Mass. Medical Society, DPH, state’s Medical Schools Issue Set of Principles Addressing Racism
WALTHAM — The Mass. Medical Society (MMS), the statewide professional association of physicians and medical students with more than 25,000 members, and the Massachusetts Department of Public Health (DPH) have teamed with the deans from the state’s four medical schools — Boston University School of Medicine, Harvard Medical School, Tufts University School of Medicine, and the University of Massachusetts Medical School — to address racism in academic medicine and in health care organizations.
Buoyed by a shared goal of eliminating racism in medicine, the organizations worked to form a set of principles that will guide deliberate actions that will create an antiracist, diverse, inclusive, and equitable medical culture.
“In order to break down the structures of structural racism, we must learn, we must teach, we must lead. I am so proud of the Massachusetts
health care community for coming together in this time of crisis,” said MMS immediate past president Dr. David A. Rosman.
The principles include acknowledge and learn, lead and commit, disrupt and transform, and cultivate.
“This landmark statement recognizes that we must address structural racism to be able to combat health inequities,” said former Massachusetts public health commissioner Dr. Monica Bharel, who left the DPH on June 18. “With this set of principles, we are committing to create and sustain a culture across medicine in Massachusetts that is equitable as we seek to dismantle racism in all of its forms, starting with our medical students’ education for years to come.”
Last year, the MMS declared that racism is a public health crisis and constructed an organizational antiracism action plan in which the MMS committed to promoting equity and racial justice, supporting physicians who have been marginalized, and prioritizing antiracism in its strategic plan.

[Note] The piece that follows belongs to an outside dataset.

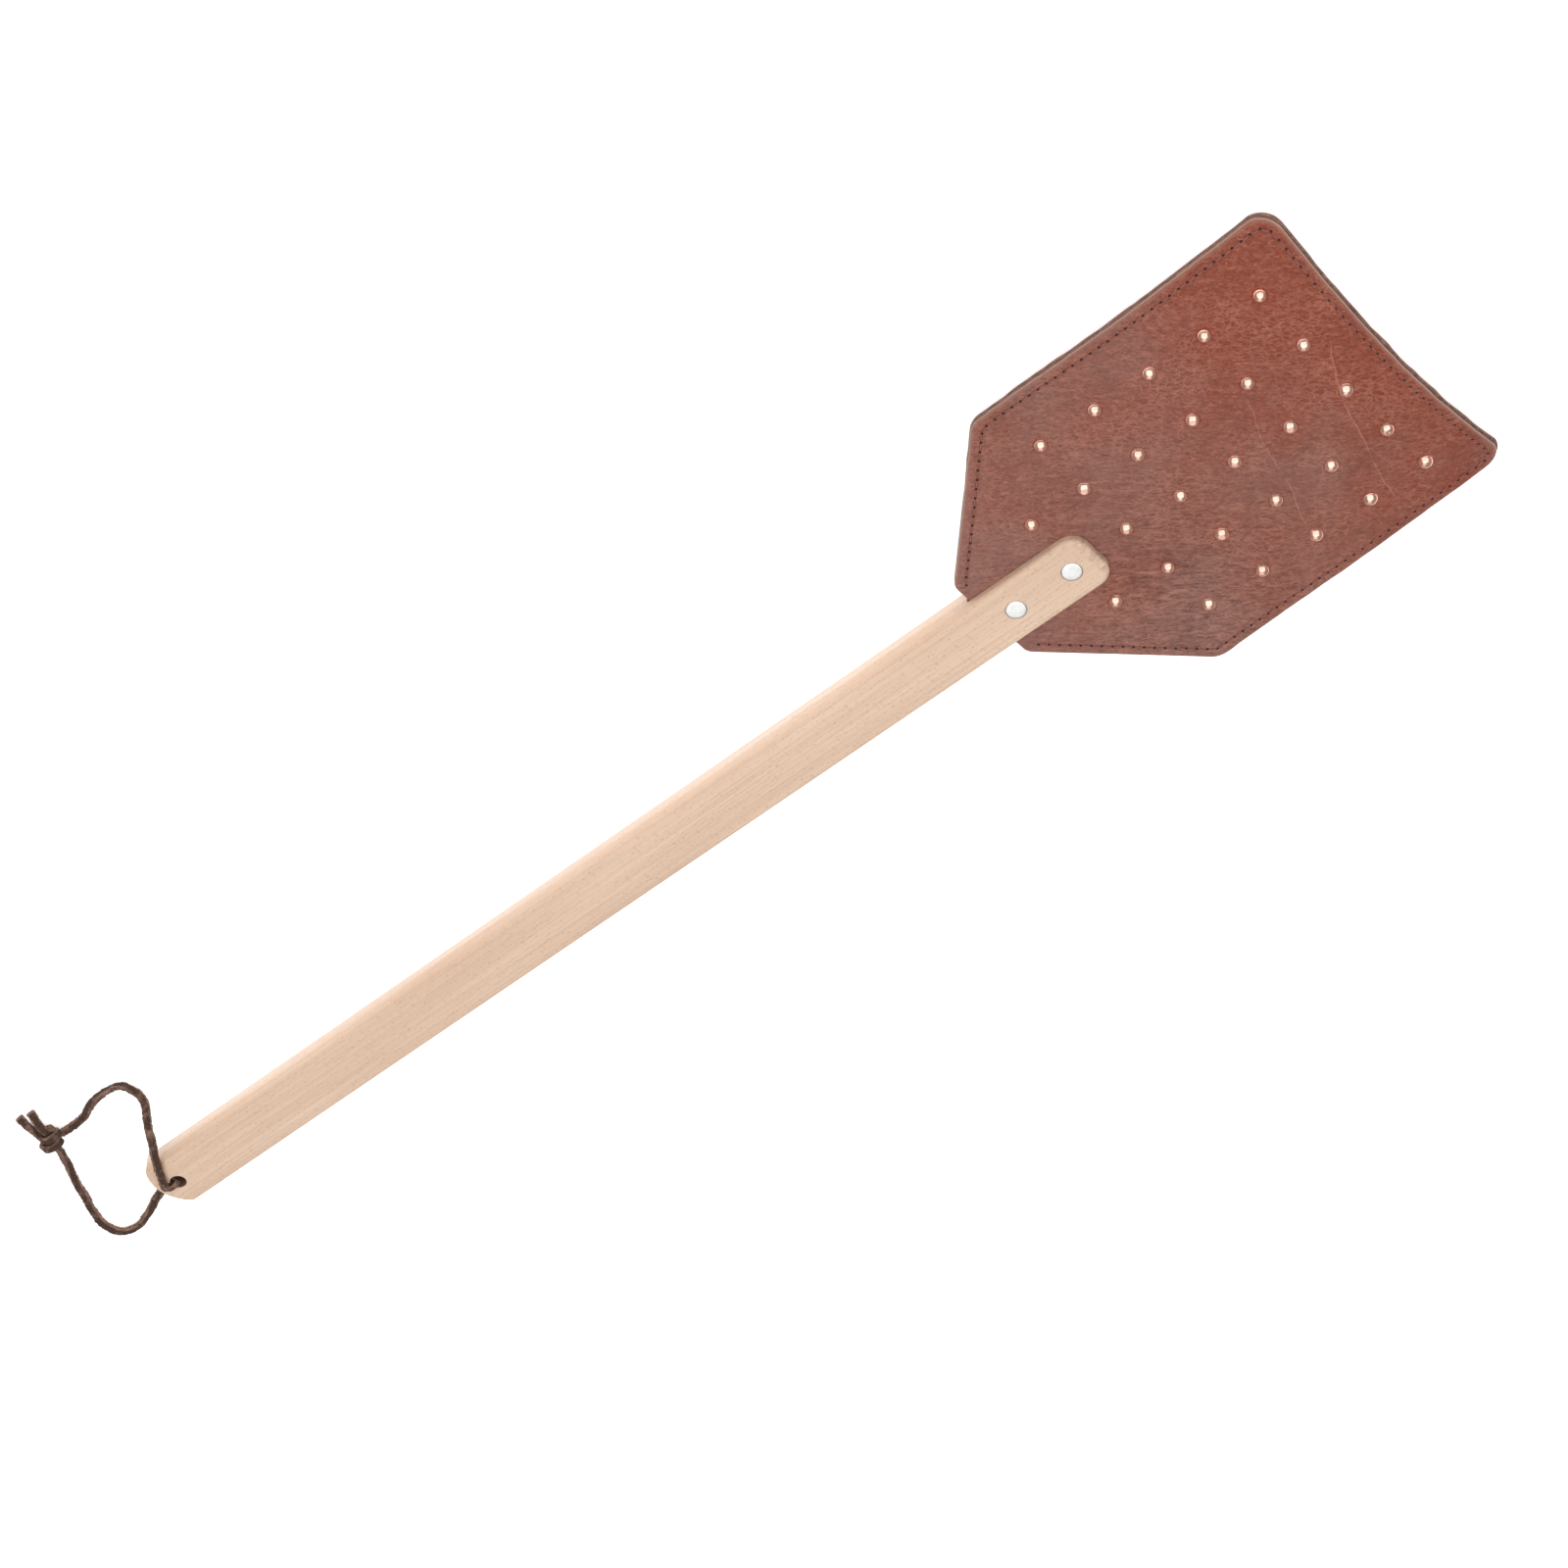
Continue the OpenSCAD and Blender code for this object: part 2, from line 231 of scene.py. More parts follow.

“It is mission critical for the Medical Society, the DPH, and our state’s medical schools to lead in supporting the next generation of physicians and their patients,” said MMS president Dr. Carole Allen. “This document outlines important steps to address systemic racism as it manifests in health care. The Massachusetts Medical Society is committed to health care as a basic human right; racism in all its forms interferes with that right and leads to unacceptable and disproportionately poorer outcomes and premature death for members of the Black and Brown communities.”